I’m thinking of a man named Paul F.T., a wildlife corridor planner I met a few years back. His job is beautiful in its simplicity: he helps design safe passages for animals like cougars and bears to cross highways and navigate landscapes fragmented by human development. You’d think his days would be filled with topographical maps and ecological data. Instead, he told me he spends about 64 percent of his time as a digital archaeologist, excavating email chains. He works with 4 different government agencies, plus private landowners and non-profits. All of them use email as their primary hub.
Paul F.T.’s Day: Digital Archaeology
64% Email Excavation
36% Corridor Planning
Last year, a critical zoning variance for a mountain lion overpass near a major highway was approved. The notification was an attachment, a 4-page PDF, buried in reply #124 of a chain with the subject “Re: Updates on the corridor project.” Weeks later, in reply #234 of that same chain, an engineer from a different agency attached a revised site plan that completely invalidated the first document, citing a new soil survey. No one announced the change. No one created a new thread. They justβ¦ added to the pile. Paul only found it because he had a gut feeling something was off and spent an entire Tuesday reading through the whole godforsaken saga, a task so mind-numbing that some people now turn to an ia que le texto just to get through their inbox without losing their sanity.
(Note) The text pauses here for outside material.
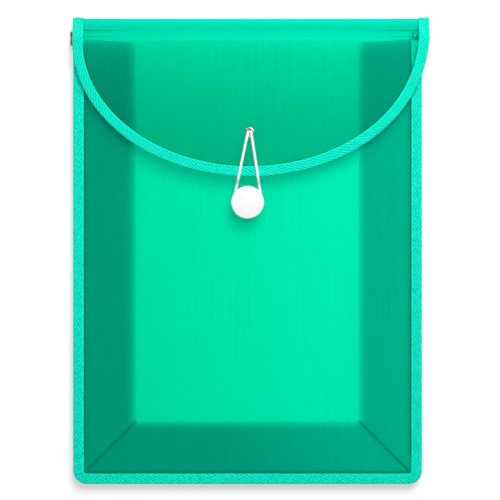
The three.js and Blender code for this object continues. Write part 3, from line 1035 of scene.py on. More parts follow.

Paul’s job wasn’t about planning wildlife corridors anymore. It was about managing the chaotic, unstructured data exhaust of 14 different stakeholders who never agreed on a single source of truth.
We’ve all created our own personal filing systems for this mess, haven’t we?
Folders, labels, rules, filters. We build these intricate digital sandcastles to manage the incoming tide, feeling a brief, fleeting sense of accomplishment when we get to “inbox zero.” But it’s an illusion. We’re not managing information; we’re just bailing water out of a sinking ship with a teaspoon.
It’s a fantastic system for sending a message from point A to point B. That’s it. The moment you add point C (and D, E, and F in a cc field), the system collapses into a disorganized heap of competing narratives. Whose version is the right one? Who has the latest attachment? Who is supposed to take the next action? The email doesn’t know, and it doesn’t care. It just delivers the letters, all of them, piling them on your digital doorstep until you can’t see out the window.
This reminds me-and I’m embarrassed to admit this-of the time my phone was on silent for an entire morning. I was deep in a project, proud of my focus, only to pick it up at lunch and see 14 missed calls from my boss. My stomach dropped. I braced myself, called back, and apologized profusely. His response? “Oh, no big deal. I was just calling to see if you knew the name of that restaurant we went to last year. It’s fine, I found it.” He used the most urgent, synchronous communication tool we have for a piece of information that had the urgency of a falling leaf. We do the same with email. We mark things “URGENT” that are merely for our own convenience. We send a 4-paragraph missive when a one-sentence chat would suffice. We treat the inbox as a dumping ground for every thought, update, and stray file, abdicating our responsibility to communicate clearly.
And I’m a hypocrite. Just last year, I was the one who sent an email with the attachment “Brand_Guidelines_FINAL_v4.pdf.” A junior designer, taking me at my word, sent it directly to the printer for a run of 4,000 brochures. The problem was, that version was missing the new logo. The real final file was one I had saved to my desktop and forgotten to send, titled “Brand_Guidelines_FINAL_FINAL_for_real_this_time.pdf.”
That mistake, that single act of inbox carelessness, cost $4,774 in wasted paper and ink. It wasn’t the email server’s fault. It was mine.
We demand our tools do the thinking for us. We want the software to magically sort the important from the trivial, the action item from the FYI, the final document from the 14 drafts. We’re looking for a technical solution to a human problem.
We don’t need a better email client. We need better communication norms. We need to agree, as teams and as organizations, on what each channel is for. Urgent, synchronous conversation happens here. Long-form, asynchronous discussion happens there. The authoritative, final version of a document lives in this specific place, and never, ever in an email attachment.
Until we do that, our inboxes will remain crime scenes. They’ll be digital spaces littered with the evidence of our own bad habits: the ghosts of dead-end projects, the mangled corpses of good ideas, and the endless, repeating fingerprints of “final_v2,” “final_v3,” and “final_final.” And the eye-twitching won’t stop.